As my colleague and
co-author Matt Welch
has noted, The New York Times Magazine has had the
temerity to ask, “Has the ‘Libertarian Moment’ Finally Arrived?”
(the first time it waded into such territory was in 1971, when Stan
Lehr and Louis Rossetto (the latter of whom would go on to co-found
Wired magazine in the early ’90s) touted libertarianism as
the next big youth movement).
Robert Draper’s article is a rollicking, essential read—and not
simply because he quotes Matt, his Fox
Business Independents‘ co-host Kennedy, Reason’s
polling director Emily Ekins, and yours truly at length (“If we can
have 20 different types of Pop-Tarts, maybe we can have more than
two types of political identification”). It’s because something new
and different is in the air. You can see it in the
bizarre, black-swan cashiering of politicians as varied as former
House Majority Leader Eric Cantor (R-Va.) and the sitting
Democratic governor of Hawaii (who just lost his primary). You can
see it in historically low ratings not just for Congress as an
institution but in the way people feel about their
own representatives. Mostly, though, you can see it in
the way people are living their lives beyond the puny, zero-sum
scrum of politics, where people as different as Glenn Beck and
Glenn Greenwald are building new forms of media and storytelling
and community. Whatever else you can say about politics as
bloodsport, Obama sucking even worse than Bush, etc., this much is
true: People are also getting on with their lives and building new
businessess, communities, and worlds in ways that are pretty damn
amazing.
Which doesn’t mean anything to folks deeply invested in
maintaining the conventional left-right, liberal-conservative
status quo. The Times‘ Paul Krugman, who doesn’t even
pretend to read people with whom he disagrees, writes off the
idea that interest in “free minds and free markets” is growing as
just more “libertarian fantasies.” Because he can only conceive of
things in the narrowest, dumbest ways,
he writes that “libertarianism is a crusade against problems we
don’t have,” as if the drug war, a continually failing foreign
policy, legal discrimination against gays, immigration policy that
punishes people yearning to be free, dead-broke entitlement
programs, and so much more aren’t really problems. Now that he has
a no-show job at CUNY, does he even get out of his house anymore?

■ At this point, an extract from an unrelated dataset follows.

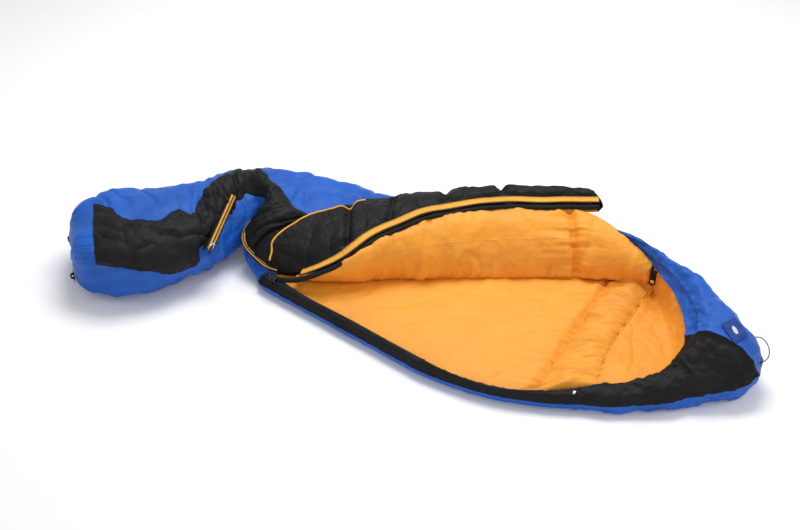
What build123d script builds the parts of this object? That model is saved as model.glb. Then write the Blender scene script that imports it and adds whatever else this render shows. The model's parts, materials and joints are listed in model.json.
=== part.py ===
"""Mummy sleeping bag, laid open on the floor: lid folded back, foot end bent forward.

Units are millimetres, +Z is up and the bag rests on Z = 0.  The plan is laid out from the lower
end of the zip opening, where both lid folds start, and is then placed so that the origin of the
frame is the bottom centre of the bag's own bounding box.
"""
from build123d import *
import math
import os

# ---- driving dimensions -------------------------------------------------------------------
plan_origin = (-417.2, -225.2)      # place of the zip's lower end in the frame
skin = 3.0                         # a fabric layer with its quilting allowance
lower_top = 48.0                   # top of the lower quilt
space = 22.0                       # sleeping space left between lower quilt and lid
loft_height = 50.0                 # thickness of the upper quilt and of each lid flap
layer_gap = 5.0                    # air between folded layers
fold_setback = 8.0                 # distance from a flap's edge to its fold line
upper_floor = lower_top + space
upper_top = upper_floor + loft_height
fold_z = upper_top + layer_gap / 2
turn_z = fold_z + loft_height + layer_gap

fold_angle = 25.9                  # line where the lid turns back over the upper quilt
panel_angle = 18.2                 # width of the lid's inner flap, seen from the zip's end
lid_start = 150.0                  # the quilted lid begins this far along from the zip's end
neck_x = 1078.0                    # neck edge of the closed lid
collar_x = 985.0                   # seam between body and collar
collar_seam = 4.0
hood_x = 1105.0                    # where the hood walls begin

chain_inset = 8.0                  # zip chain, in from the bag's edge
lid_inset = 26.0                   # lid's quilted edge, in from the bag's edge
coil_width = 5.0
coil_height = 5.0
tape_thickness = 1.2
lower_coil_z = lower_top + 14.0    # underside of the lower coil
upper_coil_z = lower_coil_z + coil_height + 4.0
draft_inset = 14.0
draft_width = 20.0
band_end_x = 1040.0
collar_inset = 58.0
draft_height = 8.0
hem_height = 8.0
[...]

There’s nothing short of a revolution in how people conceive of
work as a form of self-expression going on all around him. Over at
places such as National Review, even conservatives who are
themselves essentially libertarian pooh-pooh the idea that anything
much can or will be done to reduce the size, scope, and spending of
government. “Rand
Paul can’t win” is the essence of this formulation by Kevin
Williamson and others there, again reducing complex shifts in
cultural, social, economic, and political dynamics to electoral
outcomes that threaten a dying post-war coalition of special
interests. Gallup finds something like just 25 percent of Americans
copping to being Republicans. That number will only decline if the
GOP insists on doing the same thing it’s been doing since the
Gingrich Revolution. Which is to say: Spend, regulate, carp, and
grow the size of the state even as it claims to be anti-government
and pro-freedom.
I have no idea who will be the next president of the United
States, but I’m certain that the outcome of that contest will
matter far less than the broad currents in American society that
are clearly moving in
the direction of greater social tolerance and fiscal
responsibility. That’s one of the main trends that Reason
picked up in
its poll of Millennials—not some self-congratulatory discovery
that the kids today are junior-varsity libertarians—and folks who
don’t want to grapple with that and all its implications will have
less and less relevant to say about politics, culture, and ideas.
That won’t make a difference to the Krugmans of the world and the
pols who are in truly safe districts, but it will to the rest of us
who are keenly interested not just in seeing what the future holds
but also in helping to create it in the first place.